Our being is a result of gratuitous love by God, and we honor that gift by participating fully in it, even when participating in being feels unbearable.
In my experience, with few exceptions, life doesn’t slow down, and some things don’t “get better.” You either choose to receive the beauty and wonder of this life in the midst of chaos and distress or you never will.
It is possible to loathe and be deeply ashamed of our mental state while at times feeling a kind of validation from it, a sense that our experience is somehow more significant or dramatic than “normal life” because of our burden, especially if we have a diagnosis. Or perhaps it relieves us of the unbearable pressure of our highly competitive meritocracy to know that we are not “normal.”
Your suffering does not make you special. It does not make your life more interesting, significant, compelling, or heroic. It doesn’t make for a better story. It doesn’t even make you worthy of love or compassion. What makes you worthy of love and compassion is the objective reality that God created you in His image and is preserving you right now.

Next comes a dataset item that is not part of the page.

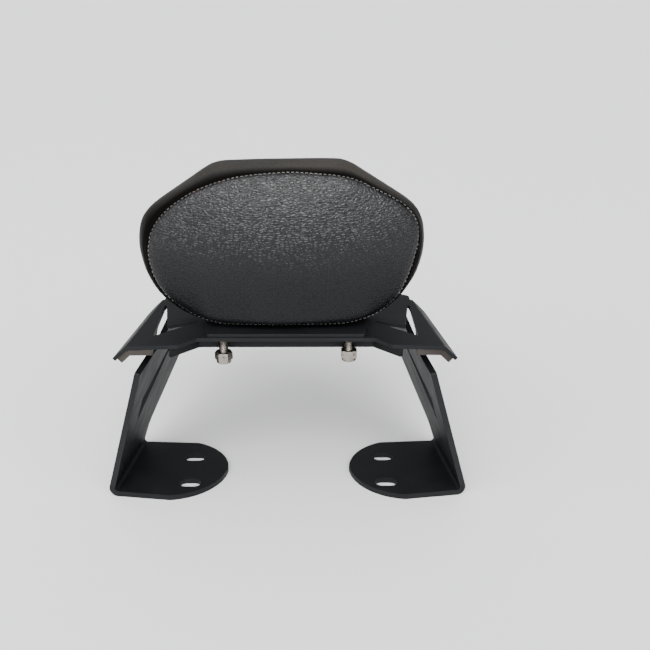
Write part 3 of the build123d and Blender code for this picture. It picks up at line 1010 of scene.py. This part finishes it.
@dataclass
class Stitching:
    """The row of stitches that holds the front panel to the band.

    Args:
        pitch: From one stitch to the next.
        length: Length of a stitch.
        thick: Thickness of the thread.
        inset: How far inside the seam the row runs.
        rusty: Angles round the cushion, in radians, between which some stitches are rust-brown.
        rust_every: One stitch in so many is brown there.
        lift: Share of the thread's thickness that its middle stands over the cover.
        wobble: How far a stitch may turn, in radians.
    """

    pitch: float = 3.6
    length: float = 2.3
    thick: float = 1.0
    inset: float = 1.4
    rusty: tuple[float, float] = (2.2, 2.75)
    rust_every: int = 6
    lift: float = 0.3
    wobble: float = 0.12

    def stitch(self) -> Object:
        """Models one stitch, a short thread with sunken ends, about the origin.

        Returns:
            The stitch.
        """
        deselect()
        bpy.ops.mesh.primitive_cylinder_add(vertices=6, radius=self.thick / 2 * MM, depth=self.length * MM)
        obj = named("stitch_master")
        bpy.ops.object.mode_set(mode="EDIT")
        bpy.ops.mesh.select_all(action="SELECT")
        bpy.ops.mesh.bevel(offset=self.thick * 0.28 * MM, segments=1, affect="EDGES")
        bpy.ops.object.mode_set(mode="OBJECT")
        return obj

    def sew(self, cushion: Cushion, cover: Object, wardrobe: Wardrobe) -> None:
        """Lays copies of the stitch along the seam, on the cover.

        Args:
            cushion: The cushion's sizes.
            cover: The finished cover.
            wardrobe: The materials.
        """
        line = cushion.seam_line()
        middle = np.array([cushion.middle, PLATE_TOP + cushion.centre_height]) * MM
        out = line - middle
        reach = np.linalg.norm(out, axis=1, keepdims=True)
        line = middle + out * (1 - self.inset * MM / reach)
        steps = np.linalg.norm(np.roll(line, -1, axis=0) - line, axis=1)
        travel = np.concatenate([[0.0], np.cumsum(steps)])
        count = int(travel[-1] / (self.pitch * MM))
        closed = np.vstack([line, line[:1]])
        at = (np.arange(count) + 0.5) * travel[-1] / count
        ahead = at + 0.4 * self.pitch * MM
        places = np.column_stack([np.interp(at, travel, closed[:, k]) for k in range(2)])
        targets = np.column_stack([np.interp(ahead, travel, closed[:, k]) for k in range(2)])
        master = self.stitch()
        verts, faces = points_of(master), [tuple(p.vertices) for p in master.data.polygons]
        grey: list[np.ndarray] = []
        rust: list[np.ndarray] = []
        for number, (place, target) in enumerate(zip(places, targets)):
            start = Vector((place[0], (WING_FRONT - 20) * MM, place[1]))
            hit, spot, normal, _ = cover.ray_cast(start, Vector((0, 1, 0)))
            if not hit:
                continue
            run = Vector((target[0] - place[0], 0, target[1] - place[1]))
            run = (run - normal * run.dot(normal)).normalized()
            side = normal.cross(run)
            turn = Matrix((side, normal, run)).transposed()
            turn = turn @ Matrix.Rotation(self.wobble * math.sin(number * 2.4), 3, "Y")
            centre = spot + normal * (self.thick * self.lift * MM)
            laid = verts @ np.array(turn).T + np.array(centre)
            angle = math.atan2(place[1] - middle[1], place[0] - middle[0])
            brown = self.rusty[0] < angle < self.rusty[1] and number % self.rust_every == 0
            (rust if brown else grey).append(laid)
        bpy.data.objects.remove(master)
        self.join("seam_stitches", grey, faces, wardrobe.get("thread"))
        self.join("seam_stitches_brown", rust, faces, wardrobe.get("rust_thread"))

    def join(
        self, name: str, laid: list[np.ndarray], faces: list[tuple[int, ...]], material: Material
    ) -> None:
        """Makes one mesh of many laid stitches.

        Args:
            name: Name of the piece.
            laid: The vertices of each stitch.
            faces: The faces of one stitch.
            material: The thread's material.
        """
        size = len(laid[0])
        mesh = bpy.data.meshes.new(name)
        all_faces = [tuple(v + size * n for v in face) for n in range(len(laid)) for face in faces]
        mesh.from_pydata(np.vstack(laid).tolist(), [], all_faces)
        obj = placed(name, mesh)
        dress(obj, material)
        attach(obj, BODY)
        LOG.info("laid %d stitches in %s", len(laid), name)


@dataclass
class ThreadedStud:
    """A stud with its real thread, in place of the plain rod.

    Args:
        side: The half of the rack that it is on.
        pitch: Pitch of the thread.
        depth: Depth of the thread.
        plain: Length of the plain shank under the plate.
        around: Faces round the rod.
        per_turn: Rings of points in one turn of the thread.
    """

    side: Side
    pitch: float = 1.25
    depth: float = 0.62
    plain: float = 4.2
    around: int = 40
    per_turn: int = 7

    def build(self, wardrobe: Wardrobe) -> None:
        """Turns a rod and cuts the thread into it.

        Args:
            wardrobe: The materials.
        """
        node = f"stud_{self.side.name.lower()}"
        low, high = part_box(node)
        middle = (low + high) / 2
        radius = (high.x - low.x) / 2
        length = high.z - low.z
        deselect()
        sizes = {"vertices": self.around, "radius": radius, "depth": length}
        bpy.ops.mesh.primitive_cylinder_add(**sizes, location=middle)
        obj = named(f"threaded_{node}")
        settle(obj)
        cuts = int(length / (self.pitch * MM) * self.per_turn)
        bpy.ops.object.mode_set(mode="EDIT")
        bpy.ops.mesh.select_mode(type="EDGE")
        bpy.ops.mesh.select_all(action="DESELECT")
        bpy.ops.object.mode_set(mode="OBJECT")
        for edge in obj.data.edges:
            a, b = (obj.data.vertices[i].co for i in edge.vertices)
            edge.select = abs(a.z - b.z) > 1e-6
        bpy.ops.object.mode_set(mode="EDIT")
        bpy.ops.mesh.subdivide(number_cuts=cuts)
        bpy.ops.object.mode_set(mode="OBJECT")
        places = points_of(obj)
        across = places[:, :2] - np.array(middle)[:2]
        reach = np.linalg.norm(across, axis=1)
        turn = np.arctan2(across[:, 1], across[:, 0]) / (2 * math.pi)
        phase = ((places[:, 2] / (self.pitch * MM)) - turn) % 1.0
        tooth = np.abs(phase - 0.5) * 2
        cut_in = np.clip(tooth * 1.25 - 0.12, 0, 1) * self.depth * MM
        from_end = (places[:, 2] - low.z) / MM
        fade = np.clip((high.z - places[:, 2]) / MM - self.plain, 0, 1)
        taper = np.clip(0.9 - from_end, 0, 0.9) * 0.9 * MM
        wanted = radius - cut_in * fade - np.maximum(0, taper - cut_in * 0.5)
        share = np.where(reach > radius * 0.5, wanted / np.maximum(reach, 1e-9), 1.0)
        places[:, :2] = np.array(middle)[:2] + across * share[:, None]
        move_points(obj, places)
        pick(obj)
        bpy.ops.object.shade_smooth_by_angle(angle=math.radians(35))
        dress(obj, wardrobe.get("steel"))
        # The top end takes the black coat: a painted shade, where it sits under the cushion's front edge.
        obj.data.materials.append(wardrobe.get("coat"))
        for face in obj.data.polygons:
            face.material_index = int(face.normal.z > 0.9 and face.center.z > high.z - 0.1 * MM)
        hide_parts(node)
        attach(obj, BODY)
        LOG.info("cut the thread of %s, %d rings", obj.name, cuts)


@dataclass
class WeldBead:
    """A rippled bead under the deck, in place of the plain wedge.

    Args:
        place: Front, middle or rear.
        side: The half of the rack that it is on.
        ripple: From one ripple to the next.
        height: Height of a ripple.
        voxel: Length of a face.
    """

    place: str
    side: Side
    ripple: float = 1.9
    height: float = 0.55
    voxel: float = 0.55

    def build(self, wardrobe: Wardrobe) -> None:
        """Copies the wedge, swells its free face and ripples it.

        Args:
            wardrobe: The materials.
        """
        where = f"{self.place}_{self.side.name.lower()}"
        node = f"weld_{where}"
        obj = placed(f"bead_{where}", bpy.data.objects[node].data.copy())
        close_up(obj, WELD)
        even_out(obj, self.voxel)
        places, out = points_of(obj), points_of(obj, "normal")
        low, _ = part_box(node)
        along = (places[:, 1] - low.y) / MM
        wave = np.abs(np.sin(along * math.pi / self.ripple + 0.6 * np.sin(along * 1.3)))
        free = np.clip(-out[:, 2] * 1.4, 0, 1)
        move_points(obj, places + out * (free * (wave - 0.35) * self.height * MM)[:, None])
        pick(obj)
        bpy.ops.object.shade_smooth()
        dress(obj, wardrobe.get("coat"))
        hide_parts(node)
        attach(obj, BODY)
        LOG.info("built %s", obj.name)


@dataclass
class PhotoCamera:
    """The camera, worked out from matching points on the rack's two halves.

    Args:
        place: Its place in millimetres, with Y from the wings' front edge and Z from the plate's top.
        pitch: Degrees that it looks down.
        yaw: Degrees that it is turned to its left.
        roll: Degrees that it leans.
        focal: Focal length in pixels of a frame that is as wide as frame_width.
        frame_width: Width of the photo in pixels.
        sensor: Width of the camera's sensor in millimetres.
    """

    place: tuple[float, float, float] = (16.66, -732.09, 323.02)
    pitch: float = 22.565
    yaw: float = -1.158
    roll: float = 0.377
    focal: float = 1000.0
    frame_width: float = 650.0
    sensor: float = 36.0

    def build(self) -> None:
        """Makes the camera and gives it to the scene."""
        pitch, yaw, roll = (math.radians(a) for a in (self.pitch, self.yaw, self.roll))
        turn = Matrix.Rotation(yaw, 3, "Z")
        ahead = turn @ Vector((0, math.cos(pitch), -math.sin(pitch)))
        up = turn @ Vector((0, math.sin(pitch), math.cos(pitch)))
        right = turn @ Vector((1, 0, 0))
        leaned_right = right * math.cos(roll) + up * math.sin(roll)
        leaned_up = up * math.cos(roll) - right * math.sin(roll)
        data = bpy.data.cameras.new("photo_camera")
        data.sensor_width = self.sensor
        data.lens = self.focal / self.frame_width * self.sensor
        data.clip_start = 0.02
        data.clip_end = 60.0
        camera = placed("photo_camera", data)
        basis = Matrix((leaned_right, leaned_up, -ahead)).transposed().to_4x4()
        spot = Vector((self.place[0], WING_FRONT + self.place[1], PLATE_TOP + self.place[2])) * MM
        camera.matrix_world = Matrix.Translation(spot) @ basis
        bpy.context.scene.camera = camera


@dataclass(frozen=True)
class Softbox:
    """A square soft light that looks at the rack.

    Args:
        name: Name of the light.
        place: Its place in metres.
        size: Length of its side in metres.
        watts: Its power.
    """

    name: str
    place: tuple[float, float, float]
    size: float
    watts: float

    def build(self) -> None:
        """Makes the light."""
        data = bpy.data.lights.new(self.name, "AREA")
        data.shape = "SQUARE"
        data.size = self.size
        data.energy = self.watts
        light = placed(self.name, data)
        light.location = self.place
        aim = Vector((0.0, 0.0, 0.15)) - Vector(self.place)
        light.rotation_euler = aim.to_track_quat("-Z", "Y").to_euler()


@dataclass(frozen=True)
class Skylight:
    """A wide far light, even over the whole floor.

    Args:
        name: Name of the light.
        height: Degrees that it stands above the floor.
        bearing: Degrees that it stands to the left of the camera's side.
        spread: Degrees across its disc.
        strength: Its power on a facing surface.
    """

    name: str
    height: float
    bearing: float
    spread: float
    strength: float

    def build(self) -> None:
        """Makes the light."""
        data = bpy.data.lights.new(self.name, "SUN")
        data.energy = self.strength
        data.angle = math.radians(self.spread)
        light = placed(self.name, data)
        up, left = math.radians(self.height), math.radians(self.bearing)
        towards = Vector((-math.sin(left) * math.cos(up), -math.cos(left) * math.cos(up), math.sin(up)))
        light.rotation_euler = (-towards).to_track_quat("-Z", "Y").to_euler()


@dataclass
class Studio:
    """Pale floor, soft lights and a pale surround.

    Args:
        floor_tone: Colour of the floor.
        floor_size: Length of its side in metres.
        surround: Colour of the surround.
        surround_strength: Its brightness.
        lights: The lights.
    """

    floor_tone: Colour = (0.93, 0.93, 0.93)
    floor_size: float = 40.0
    surround: Colour = (0.95, 0.97, 1.0)
    surround_strength: float = 0.45
    lights: tuple[Softbox | Skylight, ...] = (
        Skylight("front_key", 36.0, 3.0, 38.0, 3.3),
        Skylight("left_key", 42.0, 40.0, 40.0, 1.5),
        Skylight("right_key", 42.0, -34.0, 40.0, 1.5),
        Skylight("rear_key", 74.0, 170.0, 60.0, 0.9),
        Softbox("left_box", (-1.5, -0.5, 0.9), 0.8, 5.0),
    )

    def build(self) -> None:
        """Makes the floor, the lights and the surround."""
        deselect()
        bpy.ops.mesh.primitive_plane_add(size=self.floor_size)
        floor = named("studio_floor")
        material, graph, shader, place = new_material("floor_paint")
        shade = graph.noise(place, 2.0)
        darker = opaque(tuple(c * 0.985 for c in self.floor_tone))
        colour = graph.blend(shade.outputs[0], opaque(self.floor_tone), darker)
        graph.feed(shader, {"Base Color": colour, "Roughness": 0.9})
        dress(floor, material)
        for light in self.lights:
            light.build()
        world = bpy.data.worlds.new("studio_surround")
        world.use_nodes = True
        back = world.node_tree.nodes["Background"]
        back.inputs["Color"].default_value = opaque(self.surround)
        back.inputs["Strength"].default_value = self.surround_strength
        bpy.context.scene.world = world


def main() -> None:
    """Builds the studio, dresses the CAD nodes and makes the pieces that replace some of them."""
    logging.basicConfig(level=logging.INFO, format="%(name)s: %(message)s")
    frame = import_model()
    PhotoCamera().build()
    Studio().build()
    wardrobe = Wardrobe(Finishes())
    LOG.info("dressed %d CAD nodes", CadDressing(SLOTS).dress_all(frame, wardrobe))
    cushion = Cushion()
    cover = cushion.build(wardrobe)
    LOG.info("built %s with %d faces", cover.name, len(cover.data.polygons))
    Stitching().sew(cushion, cover, wardrobe)
    for side in Side:
        ThreadedStud(side).build(wardrobe)
        for place in ("front", "middle", "rear"):
            WeldBead(place, side).build(wardrobe)
    deselect()


if __name__ == "__main__":
    main()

As you choose each day to act faithfully in the gift of life God has given you, you affirm the goodness of all His creation. You testify through your actions that your neighbor’s life is good, that your child’s life is a beautiful gift, and that your friends’ lives are instances of God’s grace. For if you are not God’s good creation, then neither am I and neither is anyone else. And if that’s the case, I really don’t know what we are doing putting up with all this suffering.